Would you print the material exactly, starting at its first line and ending at the line holding "socket.default_value = value"?

*-*-*

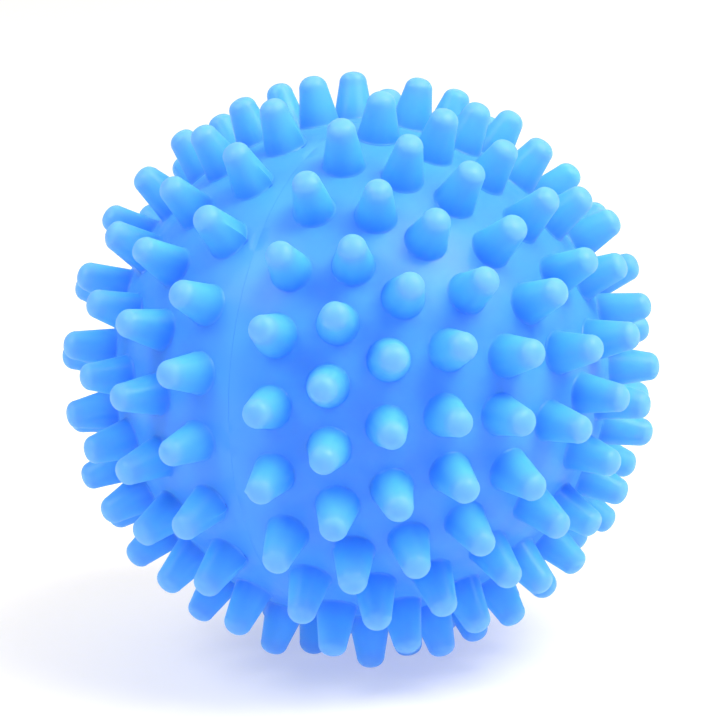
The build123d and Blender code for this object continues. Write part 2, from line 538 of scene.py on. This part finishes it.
class Nodes:
    """Short helper for building a material's node tree."""

    def __init__(self, name):
        self.material = bpy.data.materials.new(name)
        self.material.use_nodes = True
        self.tree = self.material.node_tree
        self.shader = self.tree.nodes["Principled BSDF"]

    def node(self, kind, inputs=None, **settings):
        """A new node with its inputs set or linked."""
        made = self.tree.nodes.new(kind)
        for key, value in settings.items():
            setattr(made, key, value)
        for key, value in (inputs or {}).items():
            self.put(made.inputs[key], value)
        return made

    def put(self, socket, value):
        """Links a socket to another node's output, or sets it to a plain value."""
        if isinstance(value, bpy.types.NodeSocket):
            self.tree.links.new(value, socket)
        else:
            socket.default_value = value

    def noise(self, place, scale, detail):
        """Noise, mostly between NOISE_LOW and NOISE_HIGH."""
        made = self.node("ShaderNodeTexNoise", {"Vector": place, "Scale": scale, "Detail": detail})
        return made.outputs["Fac"]

    def ramp(self, value, stops):
        """A colour ramp through (position, colour) stops."""
        made = self.node("ShaderNodeValToRGB", {"Fac": value})
        elements = made.color_ramp.elements
        while len(elements) < len(stops):
            elements.new(0.5)
        for element, (place, colour) in zip(elements, stops):
            element.position = place
            element.color = (*colour, 1.0)
        return made.outputs["Color"]

    def span(self, value, low, high, to_low=0.0, to_high=1.0):
        """Maps low to high onto another span, and clamps what lies outside."""
        inputs = {"Value": value, "From Min": low, "From Max": high, "To Min": to_low, "To Max": to_high}
        return self.node("ShaderNodeMapRange", inputs).outputs["Result"]

    def noise_span(self, value, to_low, to_high):
        """Maps a noise onto a span of values."""
        return self.span(value, NOISE_LOW, NOISE_HIGH, to_low, to_high)

    def bump(self, height, strength, distance):
        """Fine relief on the shader's normal."""
        made = self.node("ShaderNodeBump", {"Height": height, "Strength": strength, "Distance": distance})
        self.put(self.shader.inputs["Normal"], made.outputs["Normal"])


def make_soft_pvc(name):
    """Blue slightly translucent PVC, with painted light in its colour: paler towards the thin stud ends
    as a painted glow through the tips, deeper in the wall as painted shade between the studs.

    The translucency fades out towards the seam, where each half's mesh ends.
    """
    n = Nodes(name)
    place = n.node("ShaderNodeTexCoord").outputs["Object"]
    radius = n.node("ShaderNodeVectorMath", {0: place}, operation="LENGTH").outputs["Value"]
    height = n.span(radius, CORE_RADIUS, TIP_RADIUS)
    cloud = n.noise(place, scale=95.0, detail=2.0)
    uneven = n.noise_span(cloud, -0.06, 0.06)
    height = n.node("ShaderNodeMath", {0: height, 1: uneven}, operation="ADD").outputs["Value"]
    # Base colour: the PVC's blue, with a painted glow at the stud ends and painted shade on the wall and
    # at the stud roots.
    n.put(n.shader.inputs["Base Color"], n.ramp(height, PVC_AND_PAINTED_LIGHT_BY_HEIGHT))
    grain = n.noise(place, scale=700.0, detail=3.0)
    n.put(n.shader.inputs["Roughness"], n.noise_span(grain, 0.46, 0.58))
    n.shader.inputs["IOR"].default_value = 1.5
    n.shader.inputs["Specular IOR Level"].default_value = 0.26
    n.shader.inputs["Coat Weight"].default_value = 0.12
    n.shader.inputs["Coat Roughness"].default_value = 0.16
    along = n.node("ShaderNodeSeparateXYZ", {"Vector": place}).outputs["X"]
    off_seam = n.node("ShaderNodeMath", {0: along}, operation="ABSOLUTE").outputs["Value"]
    n.put(n.shader.inputs["Subsurface Weight"], n.span(off_seam, 0.3 * MM, 5.0 * MM))
    n.shader.inputs["Subsurface Radius"].default_value = (0.35, 0.7, 1.0)
    n.put(n.shader.inputs["Subsurface Scale"], n.span(height, 0.0, 0.8, 0.5 * MM, 3.2 * MM))
    n.bump(grain, strength=0.25, distance=0.02 * MM)
    return n.material


def make_cement(name):
    """Clear set cement, faintly clouded."""
    n = Nodes(name)
    place = n.node("ShaderNodeTexCoord").outputs["Object"]
    cloud = n.noise(place, scale=400.0, detail=3.0)
    stops = [(NOISE_LOW, (0.50, 0.68, 0.88)), (NOISE_HIGH, (0.70, 0.84, 0.95))]
    n.put(n.shader.inputs["Base Color"], n.ramp(cloud, stops))
    n.put(n.shader.inputs["Roughness"], n.noise_span(cloud, 0.12, 0.25))
    n.bump(cloud, strength=0.3, distance=0.05 * MM)
    return n.material


def make_floor_paper(name):
    """Matt white paper sweep. A glow of its own keeps the ball's shadow pale."""
    n = Nodes(name)
    place = n.node("ShaderNodeTexCoord").outputs["Object"]
    fibre = n.noise(place, scale=900.0, detail=4.0)
    stops = [(NOISE_LOW, (0.64, 0.605, 0.54)), (NOISE_HIGH, (0.66, 0.625, 0.56))]
    n.put(n.shader.inputs["Base Color"], n.ramp(fibre, stops))
    n.shader.inputs["Roughness"].default_value = 0.9
    n.shader.inputs["Specular IOR Level"].default_value = 0.1
    n.shader.inputs["Emission Color"].default_value = (0.93, 0.945, 1.0, 1.0)
    n.shader.inputs["Emission Strength"].default_value = 0.42
    return n.material


def make_floor(height):
    """A wide sheet that the ball stands on."""
    half = FLOOR_HALF_WIDTH
    mesh = bpy.data.meshes.new("floor")
    corners = [(-half, -half, height), (half, -half, height), (half, half, height), (-half, half, height)]
    mesh.from_pydata(corners, [], [(0, 1, 2, 3)])
    floor = bpy.data.objects.new("floor", mesh)
    bpy.context.scene.collection.objects.link(floor)
    mesh.materials.append(make_floor_paper("floor_paper"))


def view_direction(azimuth, elevation):
    """From the ball's centre towards a viewer. Azimuth 0 looks along +Y with +X to the right."""
    a = math.radians(azimuth)
    e = math.radians(elevation)
    return Vector((math.sin(a) * math.cos(e), -math.cos(a) * math.cos(e), math.sin(e)))


def make_camera():
    """Long lens, a little above the ball, with a slight roll."""
    azimuth, elevation, roll = 30.66, 14.26, -1.97
    distance = 474.5 * MM
    data = bpy.data.cameras.new("camera")
    data.sensor_width = 36.0
    data.lens = 218.6
    data.shift_x = -0.0001
    data.shift_y = 0.0118
    data.clip_start = 0.01
    data.clip_end = 20.0
    camera = bpy.data.objects.new("camera", data)
    bpy.context.scene.collection.objects.link(camera)
    back = view_direction(azimuth, elevation)
    look = (-back).to_track_quat("-Z", "Y").to_matrix().to_4x4()
    tilt = Matrix.Rotation(math.radians(roll), 4, "Z")
    camera.matrix_world = Matrix.Translation(back * distance) @ look @ tilt
    bpy.context.scene.camera = camera


def make_soft_box(name, azimuth, elevation, distance, width, power):
    """A square white light that faces the ball."""
    data = bpy.data.lights.new(name, "AREA")
    data.shape = "SQUARE"
    data.size = width
    data.energy = power
    lamp = bpy.data.objects.new(name, data)
    bpy.context.scene.collection.objects.link(lamp)
    back = view_direction(azimuth, elevation)
    lamp.location = back * distance
    lamp.rotation_mode = "QUATERNION"
    lamp.rotation_quaternion = (-back).to_track_quat("-Z", "Y")


def make_lighting():
    """A white tent: even light all round, and soft boxes above, at both sides, behind and in front."""
    world = bpy.data.worlds.new("tent")
    world.use_nodes = True
    background = world.node_tree.nodes["Background"]
    background.inputs["Color"].default_value = (1.0, 1.0, 1.0, 1.0)
    background.inputs["Strength"].default_value = TENT_STRENGTH
    bpy.context.scene.world = world
    for name, placing in SOFT_BOXES.items():
        make_soft_box(name, *placing)
    bpy.context.scene.view_settings.view_transform = "Standard"
    bpy.context.scene.view_settings.look = "None"
    bpy.context.scene.cycles.diffuse_bounces = 8


right_rim = [
    (0.0, TONGUE_OUTER_RADIUS),
    (-TONGUE_LENGTH, TONGUE_OUTER_RADIUS),
    (-TONGUE_LENGTH, TONGUE_INNER_RADIUS),
    (0.0, TONGUE_INNER_RADIUS),
]
left_rim = [
    (0.0, TONGUE_OUTER_RADIUS + GROOVE_CLEARANCE),
    (-GROOVE_DEPTH, TONGUE_OUTER_RADIUS + GROOVE_CLEARANCE),
    (-GROOVE_DEPTH, TONGUE_INNER_RADIUS - GROOVE_CLEARANCE),
    (0.0, TONGUE_INNER_RADIUS - GROOVE_CLEARANCE),
]

make_camera()
make_lighting()
soft_pvc = make_soft_pvc("soft_pvc_blue")

right_shell = make_half_shell("right_shell_skin", 1, RIGHT_RINGS, RIGHT_FLASH, right_rim, vent=False)
right_shell.data.materials.append(soft_pvc)
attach(right_shell, "root")
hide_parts("right_half_shell")

left_shell = make_half_shell("left_shell_skin", -1, LEFT_RINGS, LEFT_FLASH, left_rim, vent=True)
left_shell.data.materials.append(soft_pvc)
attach(left_shell, "root")
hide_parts("left_half_shell")

plug = make_vent_plug()
plug.data.materials.append(make_soft_pvc("plug_pvc_blue"))
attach(plug, "root")
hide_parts("vent_plug")

bond = make_seam_bond()
bond.data.materials.append(make_cement("clear_cement"))
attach(bond, "root")
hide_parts("seam_bond")

make_floor(cad_low.z)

*-*-*

Answer to the exercise.
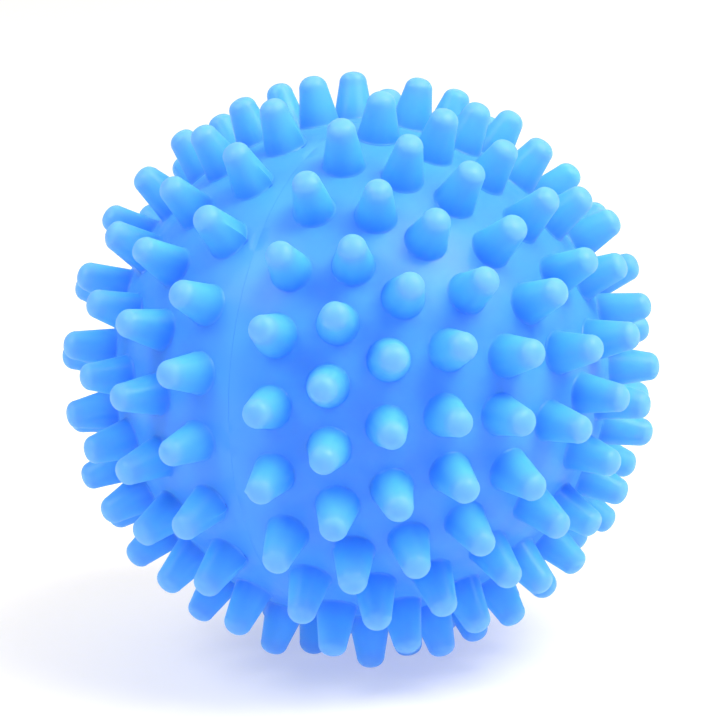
The build123d and Blender code for this object continues. Write part 2, from line 538 of scene.py on. This part finishes it.
class Nodes:
    """Short helper for building a material's node tree."""

    def __init__(self, name):
        self.material = bpy.data.materials.new(name)
        self.material.use_nodes = True
        self.tree = self.material.node_tree
        self.shader = self.tree.nodes["Principled BSDF"]

    def node(self, kind, inputs=None, **settings):
        """A new node with its inputs set or linked."""
        made = self.tree.nodes.new(kind)
        for key, value in settings.items():
            setattr(made, key, value)
        for key, value in (inputs or {}).items():
            self.put(made.inputs[key], value)
        return made

    def put(self, socket, value):
        """Links a socket to another node's output, or sets it to a plain value."""
        if isinstance(value, bpy.types.NodeSocket):
            self.tree.links.new(value, socket)
        else:
            socket.default_value = value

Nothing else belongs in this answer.